El mismo autor reconoce que hubo un momento en la historia reciente en que nuestra civilización occidental empezó a perder el sentido de la belleza. Así, mirar la flor no tenía que hacer pensar en nada más que en la flor misma, Tolstoi dijo que hay gente que pasea por el bosque y sólo ve leña para el fuego. El feísmo como arte contemporáneo lo hemos asumido tal cual.

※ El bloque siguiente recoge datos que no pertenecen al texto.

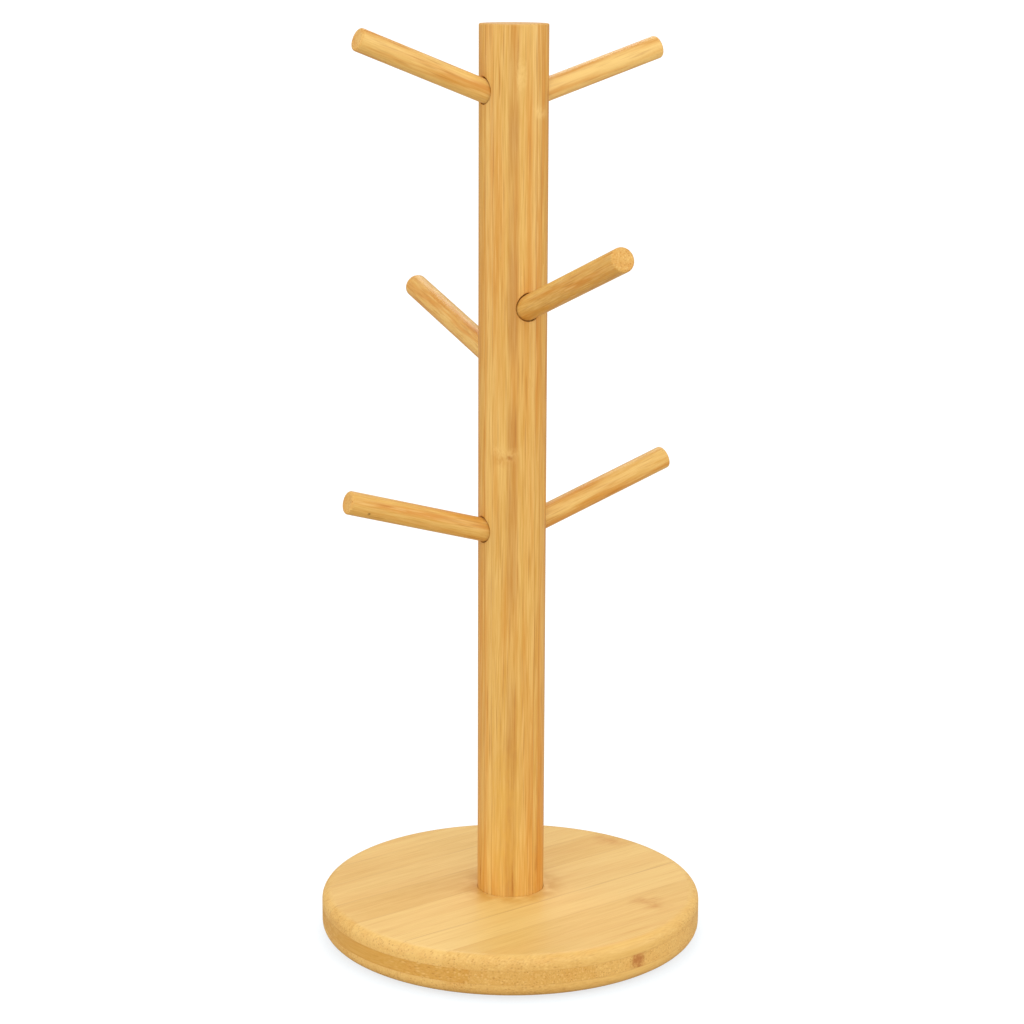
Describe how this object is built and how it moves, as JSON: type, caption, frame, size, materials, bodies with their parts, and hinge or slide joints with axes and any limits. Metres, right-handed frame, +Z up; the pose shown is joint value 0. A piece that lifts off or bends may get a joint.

Ciertamente vivimos inmersos en una vorágine de ruido y furia, se diría, pero el arte debería ser un movimiento de resistencia contra la pérdida del sentido de la belleza que tiene detrás una pérdida del sentido de la vida.
“’En mi propia vida la música me ha permitido, más que otras manifestaciones artísticas, encontrar ese camino’ [entre lo real y lo ideal], reconoce Scruton, mientras interpreta al piano el Stabat Mater de Pergolesi. El compositor tenía 26 años cuando escribió esa pequeña partitura. En ella describe el dolor de la Virgen María junto a la cruz de su Hijo moribundo. Todo el sufrimiento del mundo está simbolizado en ese pentagrama exquisito. También Pergolesi se estaba muriendo, aquejado de tuberculosis, pero la cruz de Cristo le enseña que la muerte no tiene la última palabra”.
Si toda la belleza que somos capaces de crear en estos días nos ayuda recorrer ese camino hacia la Transcendencia, no habremos perdido la orientación. En cambio, la búsqueda de lo bonito por lo bonito es tan banal como inútil en unas celebraciones que actualizan lo central de la fe, porque va de eso la Semana Santa. Y no me confundan la fe con la sensiblería emotiva que no ve más allá de lo bonito, sean serios.